[PROBLEM TO SOLVE] Of the lines below, count those containing the word "axis". Reply with the number alone.

[MATERIAL PROVIDED]
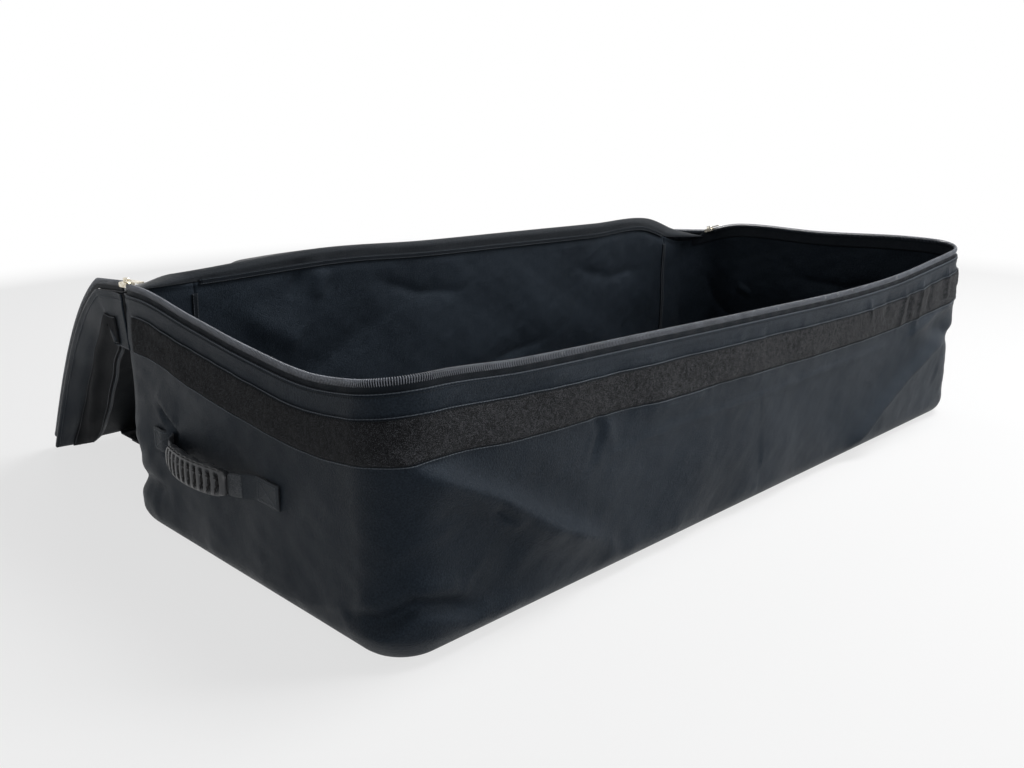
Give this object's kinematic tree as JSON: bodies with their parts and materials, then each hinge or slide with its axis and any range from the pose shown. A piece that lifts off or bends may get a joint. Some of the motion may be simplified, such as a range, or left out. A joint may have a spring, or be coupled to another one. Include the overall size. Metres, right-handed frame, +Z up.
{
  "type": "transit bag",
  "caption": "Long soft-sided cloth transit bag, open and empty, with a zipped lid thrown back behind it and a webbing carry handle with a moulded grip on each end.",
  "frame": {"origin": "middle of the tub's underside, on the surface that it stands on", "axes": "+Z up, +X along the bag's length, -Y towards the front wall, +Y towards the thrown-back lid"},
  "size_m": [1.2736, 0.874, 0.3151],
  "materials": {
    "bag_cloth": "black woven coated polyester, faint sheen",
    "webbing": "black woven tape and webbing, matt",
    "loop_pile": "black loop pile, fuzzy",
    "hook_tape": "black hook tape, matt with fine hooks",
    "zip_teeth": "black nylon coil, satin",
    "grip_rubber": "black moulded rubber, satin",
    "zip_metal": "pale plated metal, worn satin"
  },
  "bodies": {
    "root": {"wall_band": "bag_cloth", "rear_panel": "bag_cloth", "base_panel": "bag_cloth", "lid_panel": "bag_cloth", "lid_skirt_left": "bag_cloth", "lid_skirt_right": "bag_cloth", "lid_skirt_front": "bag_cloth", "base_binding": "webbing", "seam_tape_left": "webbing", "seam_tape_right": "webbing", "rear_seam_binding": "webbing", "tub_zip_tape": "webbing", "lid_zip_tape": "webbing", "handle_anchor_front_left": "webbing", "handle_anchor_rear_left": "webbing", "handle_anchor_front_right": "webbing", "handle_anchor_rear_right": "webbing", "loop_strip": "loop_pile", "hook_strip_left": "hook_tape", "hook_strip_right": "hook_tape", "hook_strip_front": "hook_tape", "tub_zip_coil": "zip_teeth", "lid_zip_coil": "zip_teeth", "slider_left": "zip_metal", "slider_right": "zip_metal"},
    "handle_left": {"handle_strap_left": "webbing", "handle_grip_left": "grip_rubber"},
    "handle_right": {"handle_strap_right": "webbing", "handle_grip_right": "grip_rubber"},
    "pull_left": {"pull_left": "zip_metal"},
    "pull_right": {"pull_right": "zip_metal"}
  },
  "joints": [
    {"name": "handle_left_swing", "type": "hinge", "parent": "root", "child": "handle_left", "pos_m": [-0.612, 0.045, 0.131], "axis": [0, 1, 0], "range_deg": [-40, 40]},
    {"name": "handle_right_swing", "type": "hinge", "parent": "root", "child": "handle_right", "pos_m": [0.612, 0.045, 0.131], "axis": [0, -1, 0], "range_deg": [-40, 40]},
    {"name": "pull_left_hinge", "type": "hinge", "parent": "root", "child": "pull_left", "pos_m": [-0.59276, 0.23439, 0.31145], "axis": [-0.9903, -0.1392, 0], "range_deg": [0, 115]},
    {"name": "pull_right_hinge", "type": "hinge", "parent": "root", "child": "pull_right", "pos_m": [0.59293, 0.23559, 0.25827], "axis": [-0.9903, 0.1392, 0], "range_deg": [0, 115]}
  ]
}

[SOLUTION] 5